— start GIVEN MATERIAL —

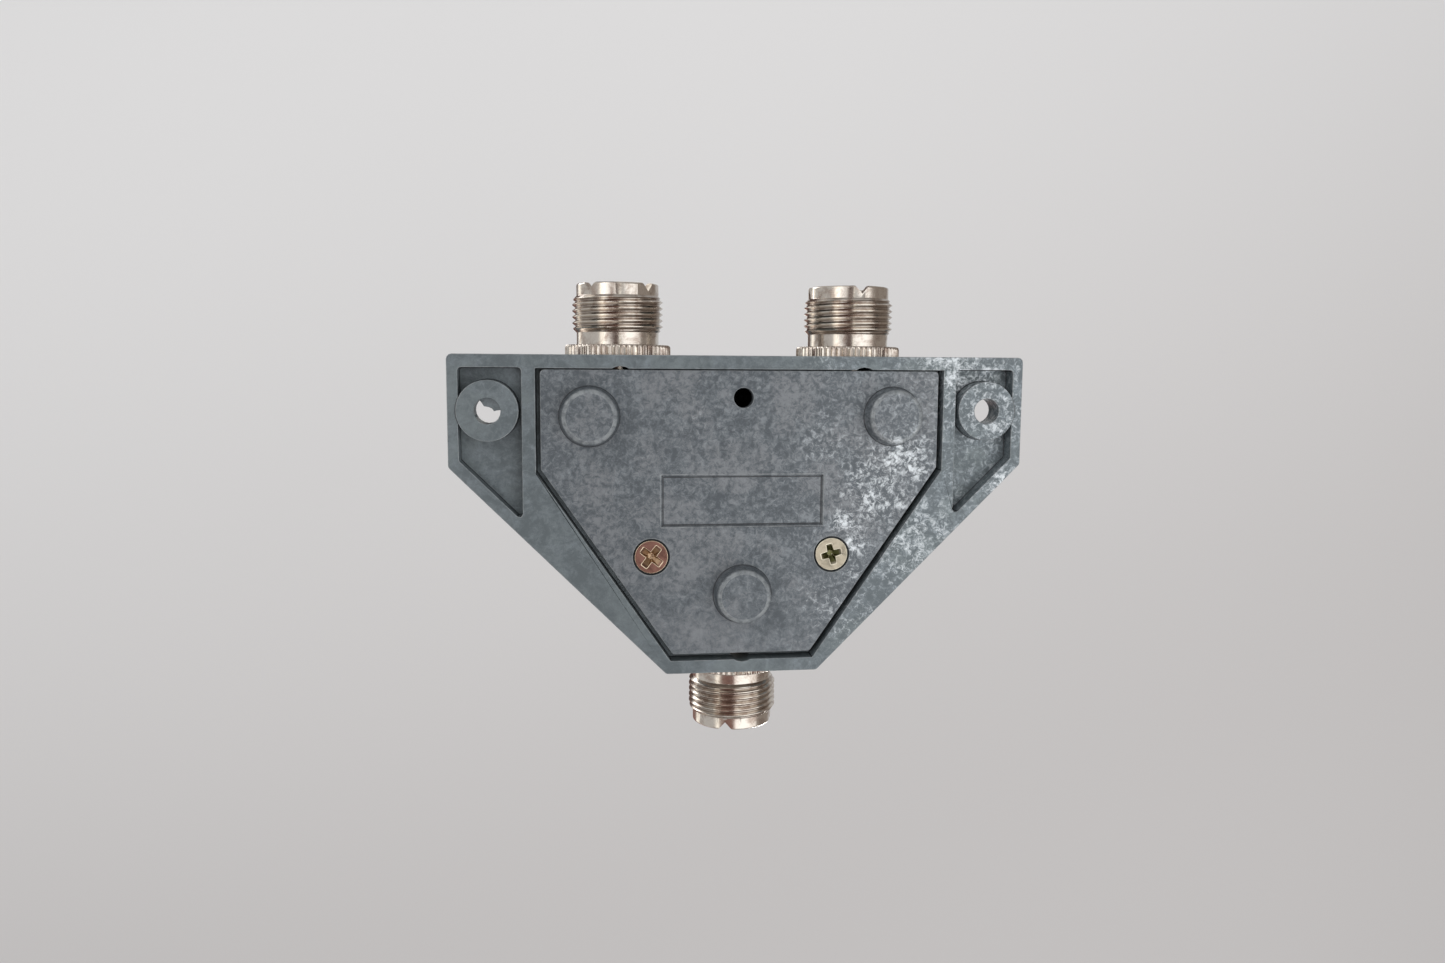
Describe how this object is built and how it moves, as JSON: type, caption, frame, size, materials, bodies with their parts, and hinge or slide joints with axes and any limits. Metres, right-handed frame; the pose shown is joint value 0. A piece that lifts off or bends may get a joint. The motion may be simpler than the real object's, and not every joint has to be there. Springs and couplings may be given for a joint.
{
  "type": "coaxial switch",
  "caption": "Die-cast coaxial aerial switch with threaded sockets, a screwed back cover on round feet, mounting ears and a detented front knob.",
  "frame": {"origin": "under the knob's axis, on the plane of the three feet", "axes": "+X along the two mounting ears towards output 2, +Y towards the two output sockets, +Z out of the front face towards the knob"},
  "size_m": [0.0982, 0.0794, 0.0432],
  "materials": {
    "casting": "bare zinc die casting, blue-grey, mottled, with pale specks",
    "cover_casting": "bare zinc die casting, blue-grey, mottled, with a few scratches",
    "screw_plating": "yellow zinc plate on steel",
    "nickel_plate": "bright nickel plate on turned brass",
    "insulation": "off-white moulded insulation",
    "contact_metal": "silver plate on brass",
    "steel": "plain turned steel",
    "brass": "turned brass",
    "knob_plastic": "black moulded plastic"
  },
  "bodies": {
    "case": {"housing": "casting", "back_cover": "cover_casting", "cover_screw_left": "screw_plating", "cover_screw_right": "screw_plating", "socket_body_1": "nickel_plate", "socket_body_2": "nickel_plate", "socket_body_common": "nickel_plate", "socket_insulator_1": "insulation", "socket_insulator_2": "insulation", "socket_insulator_common": "insulation", "socket_contact_1": "contact_metal", "socket_contact_2": "contact_metal", "socket_contact_common": "contact_metal", "socket_nut_1": "nickel_plate", "socket_nut_2": "nickel_plate", "socket_nut_common": "nickel_plate", "fixed_contact_1": "contact_metal", "fixed_contact_2": "contact_metal", "fixed_contact_common": "contact_metal", "shaft_bushing": "brass", "bushing_washer": "steel", "bushing_nut": "nickel_plate", "detent_spring": "steel"},
    "selector": {"shaft": "steel", "detent_wheel": "steel", "rotor_disc": "insulation", "contact_blade": "contact_metal", "ground_plate": "brass", "retaining_clip": "steel", "knob": "knob_plastic", "knob_insert": "brass", "knob_grub_screw": "steel"}
  },
  "joints": [
    {"name": "knob_turn", "type": "hinge", "parent": "case", "child": "selector", "pos_m": [0, 0, 0.0344], "axis": [0, 0, -1], "range_deg": [0, 60], "deforming": ["detent_spring"]}
  ]
}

— end GIVEN MATERIAL —

* **THE REQUEST**
Once more, set down the full listing, verbatim.

* **FINISHED EXERCISE**
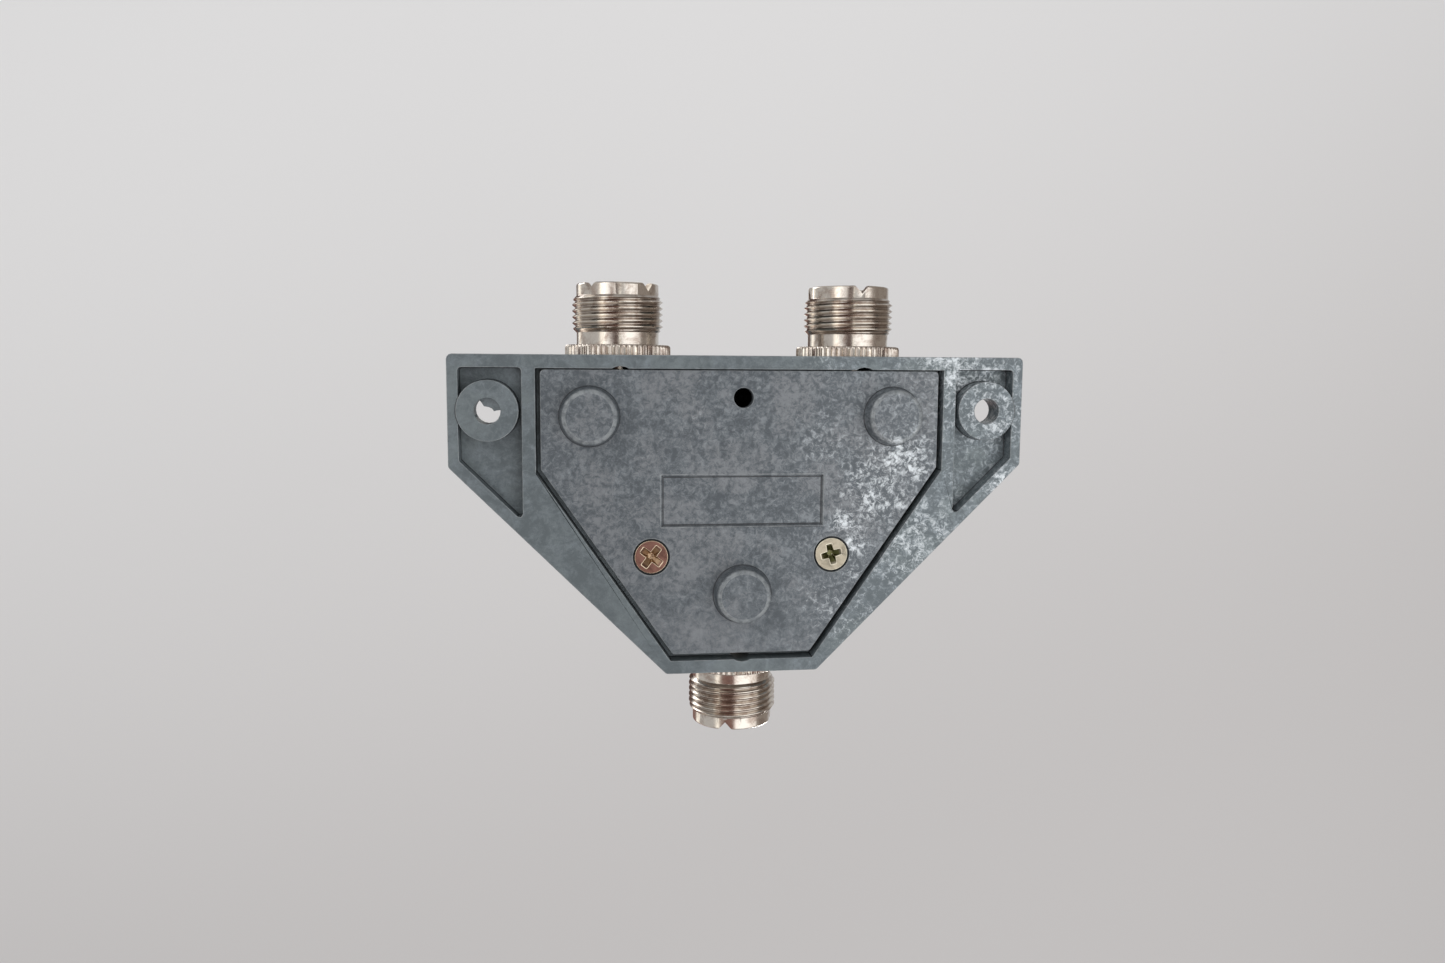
Describe how this object is built and how it moves, as JSON: type, caption, frame, size, materials, bodies with their parts, and hinge or slide joints with axes and any limits. Metres, right-handed frame; the pose shown is joint value 0. A piece that lifts off or bends may get a joint. The motion may be simpler than the real object's, and not every joint has to be there. Springs and couplings may be given for a joint.
{
  "type": "coaxial switch",
  "caption": "Die-cast coaxial aerial switch with threaded sockets, a screwed back cover on round feet, mounting ears and a detented front knob.",
  "frame": {"origin": "under the knob's axis, on the plane of the three feet", "axes": "+X along the two mounting ears towards output 2, +Y towards the two output sockets, +Z out of the front face towards the knob"},
  "size_m": [0.0982, 0.0794, 0.0432],
  "materials": {
    "casting": "bare zinc die casting, blue-grey, mottled, with pale specks",
    "cover_casting": "bare zinc die casting, blue-grey, mottled, with a few scratches",
    "screw_plating": "yellow zinc plate on steel",
    "nickel_plate": "bright nickel plate on turned brass",
    "insulation": "off-white moulded insulation",
    "contact_metal": "silver plate on brass",
    "steel": "plain turned steel",
    "brass": "turned brass",
    "knob_plastic": "black moulded plastic"
  },
  "bodies": {
    "case": {"housing": "casting", "back_cover": "cover_casting", "cover_screw_left": "screw_plating", "cover_screw_right": "screw_plating", "socket_body_1": "nickel_plate", "socket_body_2": "nickel_plate", "socket_body_common": "nickel_plate", "socket_insulator_1": "insulation", "socket_insulator_2": "insulation", "socket_insulator_common": "insulation", "socket_contact_1": "contact_metal", "socket_contact_2": "contact_metal", "socket_contact_common": "contact_metal", "socket_nut_1": "nickel_plate", "socket_nut_2": "nickel_plate", "socket_nut_common": "nickel_plate", "fixed_contact_1": "contact_metal", "fixed_contact_2": "contact_metal", "fixed_contact_common": "contact_metal", "shaft_bushing": "brass", "bushing_washer": "steel", "bushing_nut": "nickel_plate", "detent_spring": "steel"},
    "selector": {"shaft": "steel", "detent_wheel": "steel", "rotor_disc": "insulation", "contact_blade": "contact_metal", "ground_plate": "brass", "retaining_clip": "steel", "knob": "knob_plastic", "knob_insert": "brass", "knob_grub_screw": "steel"}
  },
  "joints": [
    {"name": "knob_turn", "type": "hinge", "parent": "case", "child": "selector", "pos_m": [0, 0, 0.0344], "axis": [0, 0, -1], "range_deg": [0, 60], "deforming": ["detent_spring"]}
  ]
}